Anorexia has also been deemed a disability and obesity has been termed an 'imputed disability'.
One of the aspects of labour law that many employees don't realise is that their employer is presumed to have acted unfairly unless they can show otherwise.
"It is more often a case of omission rather than commission in the case of the employer," says Mr Eardly.
"The Labour Court realises nobody is going to admit to being, for example, racist, so the burden is on the employer to prove what was on their mind when they made a particular decision."
And finance should no longer be a bar to bringing a case to court. Complainants may like to hire a solicitor for advice, but it's not always necessary. And it's quite common for workers to represent themselves at the hearing stage, which will also help to keep costs down.

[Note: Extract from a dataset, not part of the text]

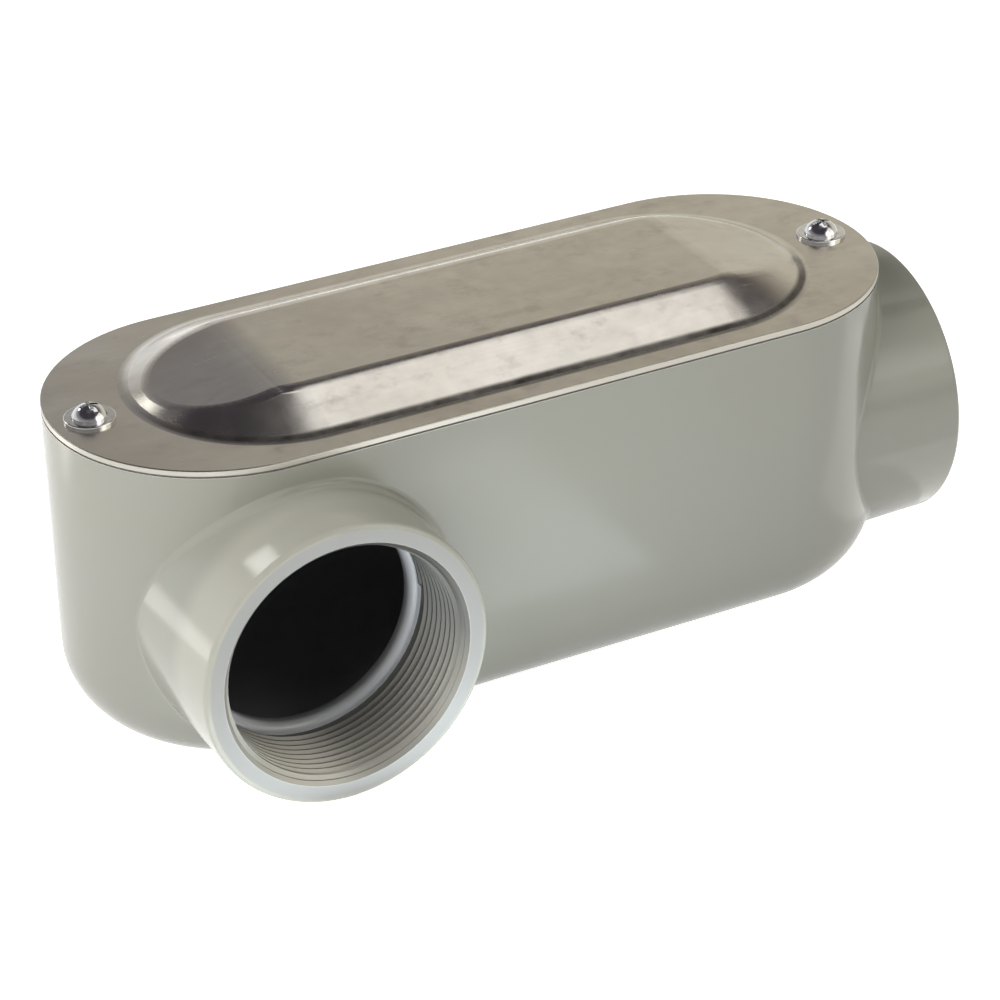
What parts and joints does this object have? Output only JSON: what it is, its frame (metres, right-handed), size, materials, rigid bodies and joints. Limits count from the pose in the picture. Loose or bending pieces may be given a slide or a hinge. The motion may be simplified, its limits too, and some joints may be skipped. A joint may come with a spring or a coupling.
{
  "type": "conduit body",
  "caption": "L-shaped cast conduit body with a threaded hub at its end and one on its side, and a raised-panel cover held by two screws.",
  "frame": {"origin": "centre of the casting's flat back face, midway along and across the box", "axes": "+X along the box towards the end hub, -Y towards the side hub, +Z towards the cover"},
  "size_m": [0.2224, 0.1007, 0.0868],
  "materials": {
    "enamelled_casting": "glossy light grey enamel on cast aluminium",
    "gasket_rubber": "dark grey sheet rubber",
    "cover_sheet": "satin mill finish",
    "bright_plate": "bright plated steel"
  },
  "bodies": {
    "casting": {"body": "enamelled_casting", "cover_gasket": "gasket_rubber"},
    "cover": {"cover": "cover_sheet"},
    "left_washer": {"screw_washer_left": "bright_plate"},
    "left_screw": {"cover_screw_left": "bright_plate"},
    "right_washer": {"screw_washer_right": "bright_plate"},
    "right_screw": {"cover_screw_right": "bright_plate"}
  },
  "joints": [
    {"name": "cover_lift", "type": "slide", "parent": "casting", "child": "cover", "axis": [0, 0, 1], "range_m": [0, 0.05]},
    {"name": "left_screw_rise", "type": "slide", "parent": "cover", "child": "left_washer", "axis": [0, 0, 1], "range_m": [0, 0.00714]},
    {"name": "left_screw_turn", "type": "hinge", "parent": "left_washer", "child": "left_screw", "pos_m": [-0.09675, 0, 0.082], "axis": [0, 0, 1], "range_deg": [0, 3241]},
    {"name": "right_screw_rise", "type": "slide", "parent": "cover", "child": "right_washer", "axis": [0, 0, 1], "range_m": [0, 0.00714]},
    {"name": "right_screw_turn", "type": "hinge", "parent": "right_washer", "child": "right_screw", "pos_m": [0.09675, 0, 0.082], "axis": [0, 0, 1], "range_deg": [0, 3241]}
  ],
  "couplings": [
    {"joint": "left_screw_turn", "follows": "left_screw_rise", "rad_per_m": 7915.8},
    {"joint": "right_screw_turn", "follows": "right_screw_rise", "rad_per_m": 7915.8}
  ]
}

Now is the time for all of us to be wary of firms taking advantage, says Mr Eardly. "There is a prime opportunity now for companies to benefit from the recession and there are always maverick employers out there."

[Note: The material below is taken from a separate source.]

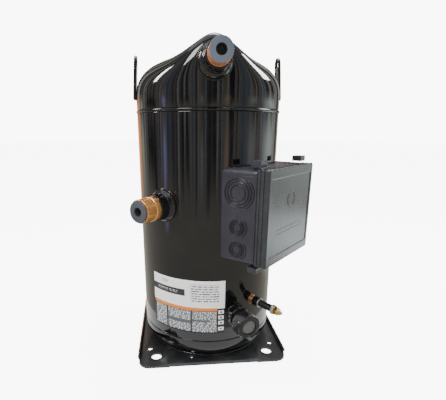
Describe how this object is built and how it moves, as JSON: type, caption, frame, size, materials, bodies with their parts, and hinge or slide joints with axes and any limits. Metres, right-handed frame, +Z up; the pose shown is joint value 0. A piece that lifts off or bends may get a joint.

But he says he has never seen a vexatious claim being taken by an employee.
"If you are getting a solicitor, even just for initial advice, make sure to find out what the costs will be. You don't want to be bringing a case just to pay their fee," adds Mr Eardly.

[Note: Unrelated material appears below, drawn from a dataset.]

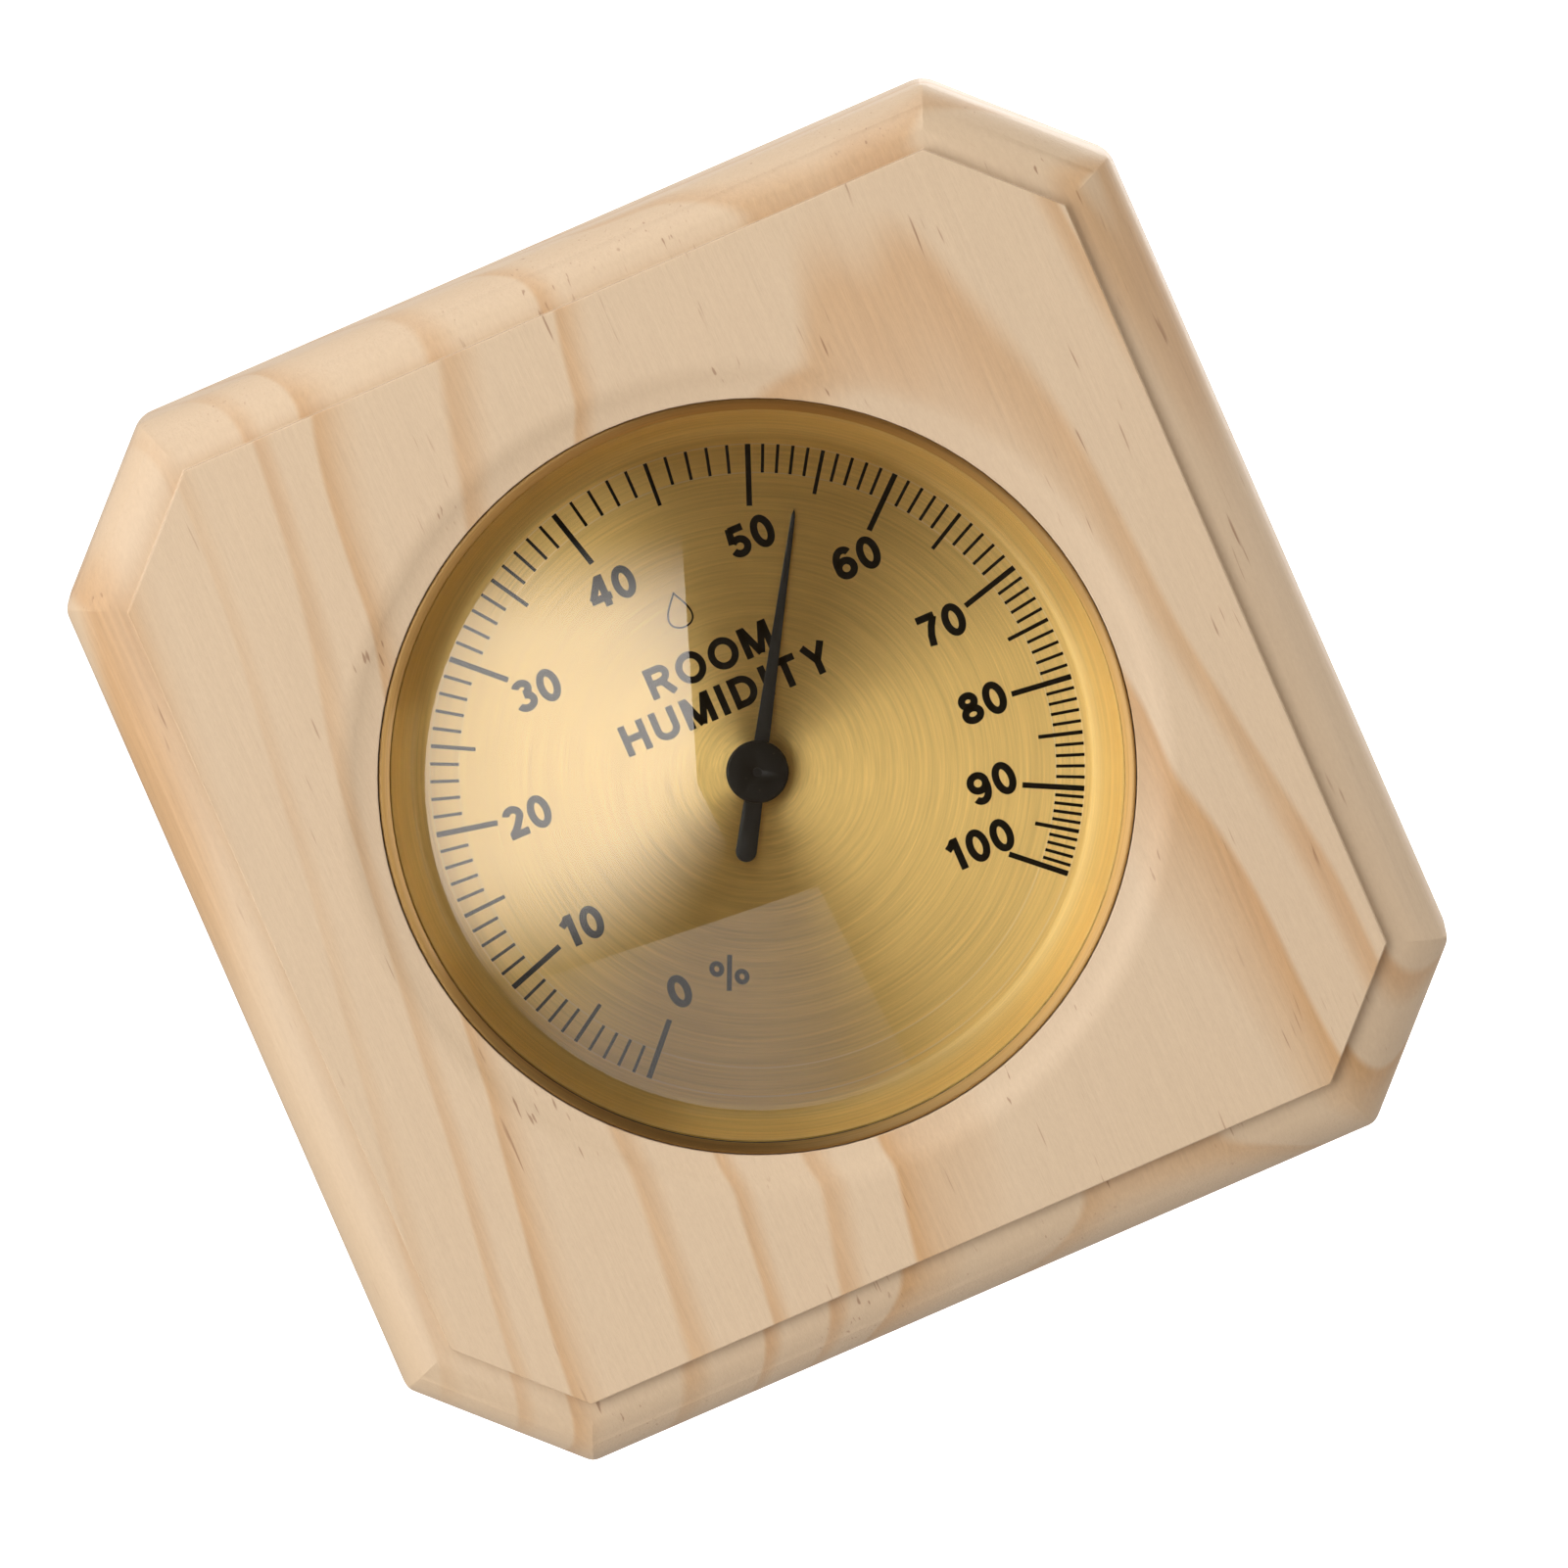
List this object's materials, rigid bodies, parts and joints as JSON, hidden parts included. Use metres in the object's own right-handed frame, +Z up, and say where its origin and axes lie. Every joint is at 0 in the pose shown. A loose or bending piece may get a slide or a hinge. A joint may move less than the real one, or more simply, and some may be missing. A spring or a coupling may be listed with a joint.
{
  "type": "dial hygrometer",
  "caption": "Wall-hung dial hygrometer: a brass-faced humidity dial with a black pointer under glass, set in an octagonal pine board with a raised panel.",
  "frame": {"origin": "on the board's back plane, on the pointer's axis", "axes": "+Z up, +Y into the wall, the dial faces -Y, +X to the right of someone reading it"},
  "size_m": [0.15, 0.024, 0.15],
  "materials": {
    "pine": "planed and sanded softwood, unvarnished",
    "satin_brass": "circular-brushed, clear lacquered",
    "clear_glass": "float glass, polished",
    "black_rubber": "moulded",
    "tinned_steel": "drawn sheet, dull bright",
    "zinc_steel": "zinc-plated",
    "movement_brass": "stamped and turned",
    "coil_laminate": "strip metal with a thin moisture-swelling coat",
    "arbor_steel": "turned",
    "pointer_black": "matte black enamel",
    "hub_black": "moulded, matte"
  },
  "bodies": {
    "case": {"wood_board": "pine", "hanger_plate": "zinc_steel", "hanger_screws": "zinc_steel", "bezel_ring": "satin_brass", "crystal": "clear_glass", "crystal_gasket": "black_rubber", "dial_pan": "satin_brass", "dial_feet": "movement_brass", "case_body": "tinned_steel", "cover_lugs": "tinned_steel", "back_cover": "tinned_steel", "cover_screws": "zinc_steel", "case_clips": "zinc_steel", "clip_screws": "zinc_steel", "movement_plate": "movement_brass", "movement_pillars": "movement_brass", "front_bush": "movement_brass", "rear_bridge": "movement_brass", "bridge_screws": "zinc_steel", "adjuster_spring_washer": "zinc_steel"},
    "adjuster": {"adjuster_stud": "movement_brass", "adjuster_arm": "movement_brass", "adjuster_clip": "zinc_steel", "coil_post": "movement_brass", "humidity_coil": "coil_laminate"},
    "pointer": {"pointer_arbor": "arbor_steel", "coil_collet": "movement_brass", "pointer_blade": "pointer_black", "pointer_hub": "hub_black"}
  },
  "joints": [
    {"name": "adjuster_turn", "type": "hinge", "parent": "case", "child": "adjuster", "pos_m": [0, -0.0047, 0], "axis": [0, 1, 0], "range_deg": [-35, 35]},
    {"name": "pointer_spin", "type": "hinge", "parent": "adjuster", "child": "pointer", "pos_m": [0, -0.0125, 0], "axis": [0, 1, 0], "range_deg": [-171.5, 103.5], "stiffness_Nm_per_rad": 0.001, "deforming": ["humidity_coil"]}
  ]
}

Employees: Know Your Rights is written by Barrister John Eardly and is published by First Law
'I was right and they were wrong'
Graphic designer Aengus McCabe was working as a desktop publishing specialist for Galway-based US firm Merrill Brink International when he was told his job was being out-sourced in January 2008.
He had been with the company for four years.
"I got a redundancy package, which was pretty decent at the time, but when I logged onto Fas.ie some time later to check out jobs, I saw my own job advertised on it, with the same company."
He says he was very annoyed by the advert and contacted his Citizens Information office in Galway who advised him that he had grounds for complaint.
He then contacted the Labour Relations Commission.
"I was able to do everything over the web and the LRC website is very user-friendly," he says. "The LRC said there would be a hearing, but I was also advised to talk to a solicitor."
Aengus contacted an employment lawyer and the case was heard last September, where he opted to represent himself at the hearing.
"I was a bit intimidated at first, but my former employer didn't have a solicitor either, and it was very straightforward. It was just like being in court, except the hearing was in a hotel. They told me that within four or six weeks I would get a letter."
He got that letter in January and was delighted to see he had won, as his job shouldn't have been re-advertised. He was awarded €10,000.
"I was a bit disappointed with the money at first, because it's been a year now and my job was quite specialist so I still haven't found another one. I have a house and a mortgage in Galway so I don't want to move. But at the end of the day, I was delighted that I had won, and on the grounds that I was right, and they were wrong, so overall I am very happy with the outcome."